*Stated problem*. Your answer should be a single number: the count of lines holding the word "this".

**** Available data

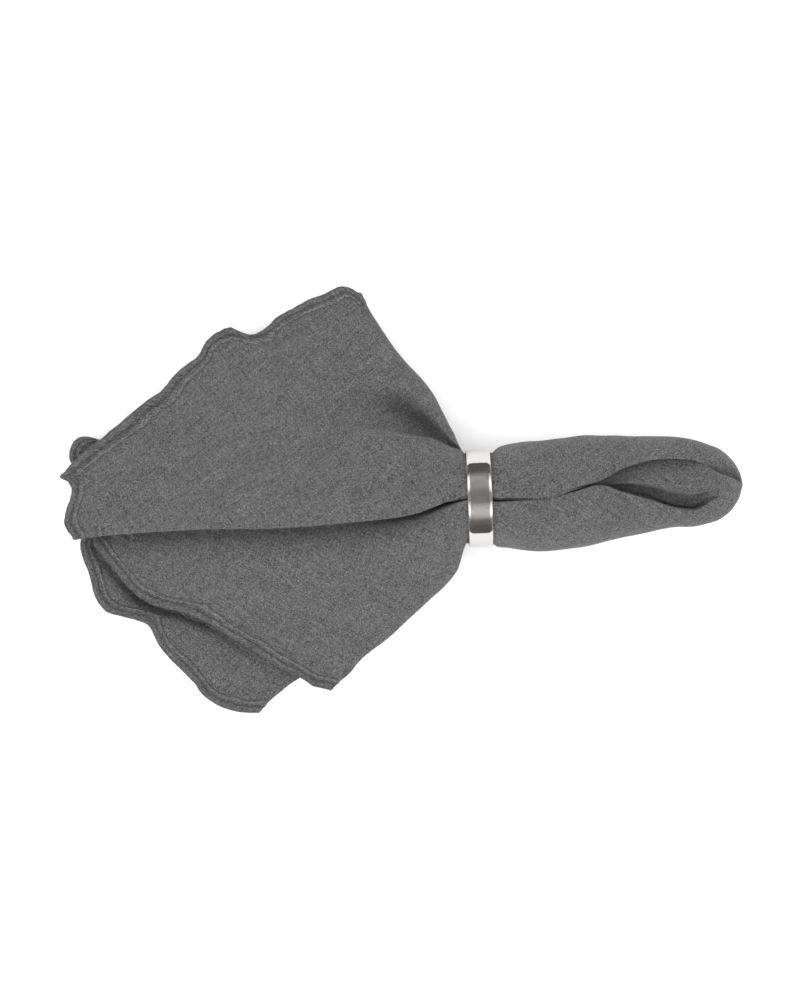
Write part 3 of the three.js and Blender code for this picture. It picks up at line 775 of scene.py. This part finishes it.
HEM_WIDTH = 5.2
HEM_HALF_THICKNESS = 0.75
HEM_PROFILE = table(
    "across rise",
    (-0.5, 0.0), (-0.3, 0.7), (0.3, 1.35), (1.2, 1.6), (2.0, 1.25), (2.5, 0.6), (3.1, 0.55), (3.7, 0.6),
    (4.2, 1.05), (4.7, 0.95), (5.1, 0.45), (5.4, 0.1), (5.4, -0.1), (5.0, -0.5), (4.0, -0.8), (2.4, -0.7),
    (1.2, -1.1), (0.4, -1.0), (-0.3, -0.6),
)
STITCH_LINE = 4.3
STITCH_LENGTH = 1.7
STITCH_GAP = 1.5
STITCH_RADIUS = 0.2
STITCH_SIDES = 6
STITCH_SUNK = 0.8

# A stitch's rings: the place along it, its thickness and its height, as parts of its length and radius.
STITCH_RINGS = ((-0.5, 0.3, -0.5), (-0.32, 1, 0.55), (0.32, 1, 0.55), (0.5, 0.3, -0.5))


def new_mesh(name, points, faces, uv=None):
    """A smooth mesh object from points in millimetres and texture places in millimetres."""
    mesh = bpy.data.meshes.new(name)
    mesh.from_pydata((np.asarray(points) * MM).tolist(), [], faces)
    if uv is not None:
        layer = mesh.uv_layers.new(name="weave")
        layer.data.foreach_set("uv", np.asarray(uv, dtype=np.float32).ravel())
    mesh.polygons.foreach_set("use_smooth", [True] * len(mesh.polygons))
    mesh.update()
    piece = bpy.data.objects.new(name, mesh)
    bpy.context.scene.collection.objects.link(piece)
    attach(piece, "root")
    return piece


def grid_faces(rows, columns):
    """Quads of a grid that is closed along its sections, facing out of the bundle."""
    r, i = np.meshgrid(np.arange(rows - 1), np.arange(columns), indexing="ij")
    after = (i + 1) % columns
    quads = [r * columns + i, r * columns + after, (r + 1) * columns + after, (r + 1) * columns + i]
    return np.stack(quads, -1).reshape(-1, 4)


def turned(u, v, degrees):
    """Texture places whose first direction runs along the threads at this angle."""
    c, s = math.cos(math.radians(degrees)), math.sin(math.radians(degrees))
    return u * c + v * s, v * c - u * s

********

*Task answer*. 2